> The task: Extract every line that includes the string "this".

> Listed records:
##########

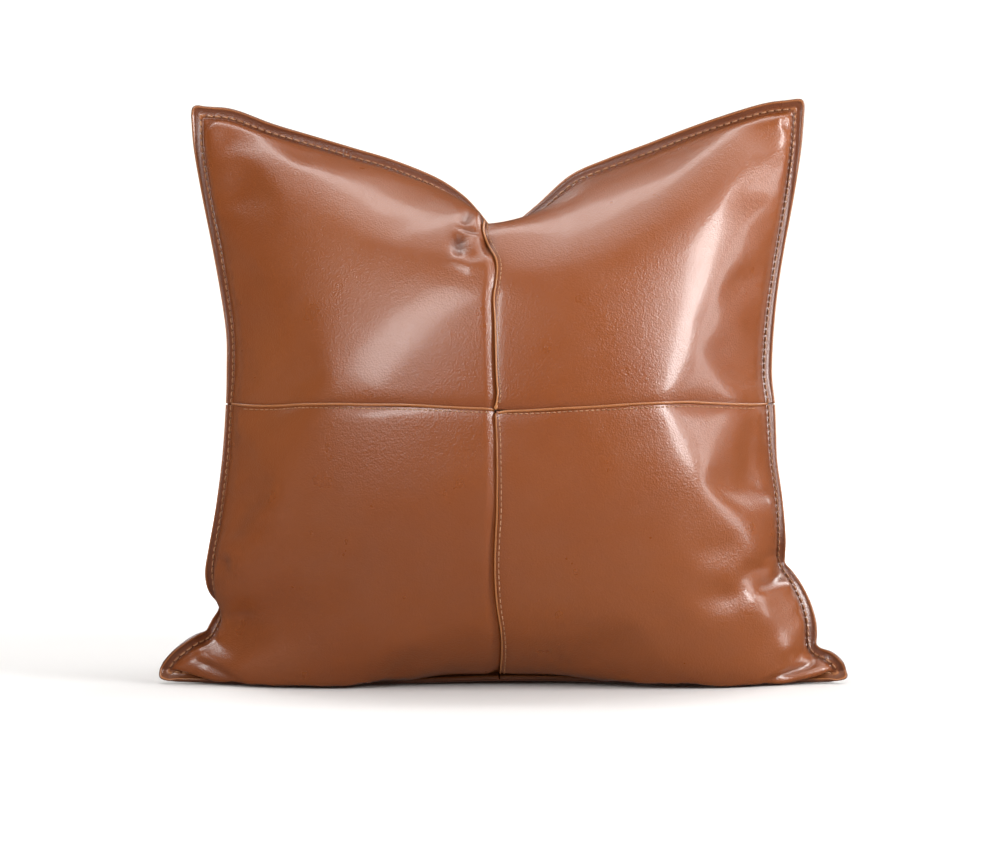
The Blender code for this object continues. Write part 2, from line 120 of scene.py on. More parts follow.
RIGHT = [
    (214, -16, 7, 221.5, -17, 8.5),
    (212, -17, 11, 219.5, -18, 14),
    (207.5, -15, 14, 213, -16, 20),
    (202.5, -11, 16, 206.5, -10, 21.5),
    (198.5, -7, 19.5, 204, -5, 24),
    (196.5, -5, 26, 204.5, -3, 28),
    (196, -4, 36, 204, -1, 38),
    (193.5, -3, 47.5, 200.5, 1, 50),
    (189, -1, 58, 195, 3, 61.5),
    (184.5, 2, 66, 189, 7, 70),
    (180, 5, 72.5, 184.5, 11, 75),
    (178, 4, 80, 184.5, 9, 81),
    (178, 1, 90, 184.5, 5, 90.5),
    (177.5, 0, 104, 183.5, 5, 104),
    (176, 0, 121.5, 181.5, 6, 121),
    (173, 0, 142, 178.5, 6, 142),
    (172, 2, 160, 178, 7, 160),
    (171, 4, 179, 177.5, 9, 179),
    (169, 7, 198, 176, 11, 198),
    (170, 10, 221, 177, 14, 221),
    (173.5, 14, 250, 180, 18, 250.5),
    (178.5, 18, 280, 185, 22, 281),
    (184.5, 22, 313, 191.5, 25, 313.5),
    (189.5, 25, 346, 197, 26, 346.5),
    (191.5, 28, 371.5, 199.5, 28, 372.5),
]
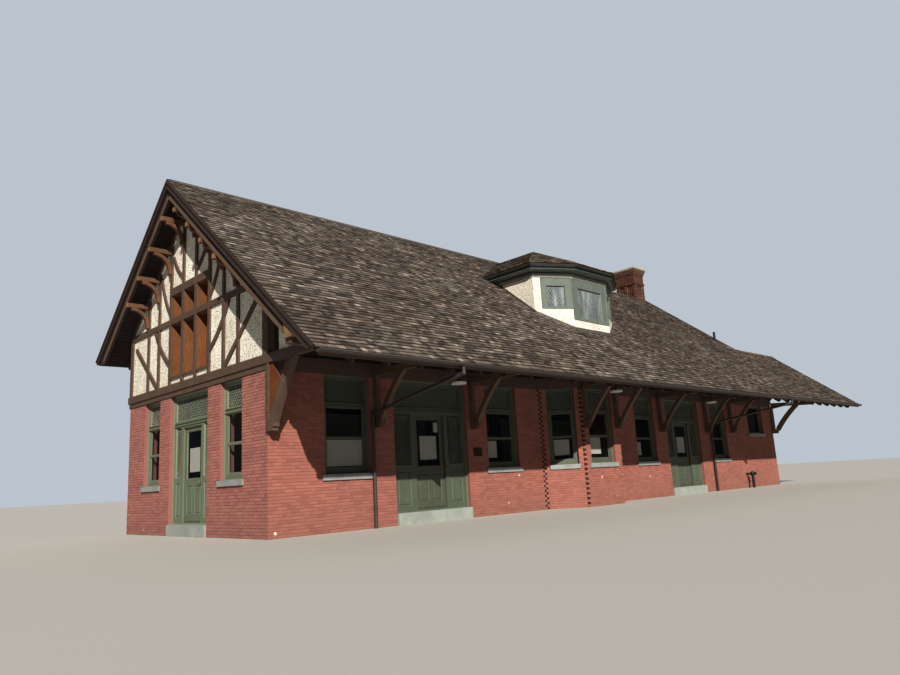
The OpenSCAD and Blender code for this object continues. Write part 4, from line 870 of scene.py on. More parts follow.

##########

> Response to the task:
The Blender code for this object continues. Write part 2, from line 120 of scene.py on. More parts follow.
The OpenSCAD and Blender code for this object continues. Write part 4, from line 870 of scene.py on. More parts follow.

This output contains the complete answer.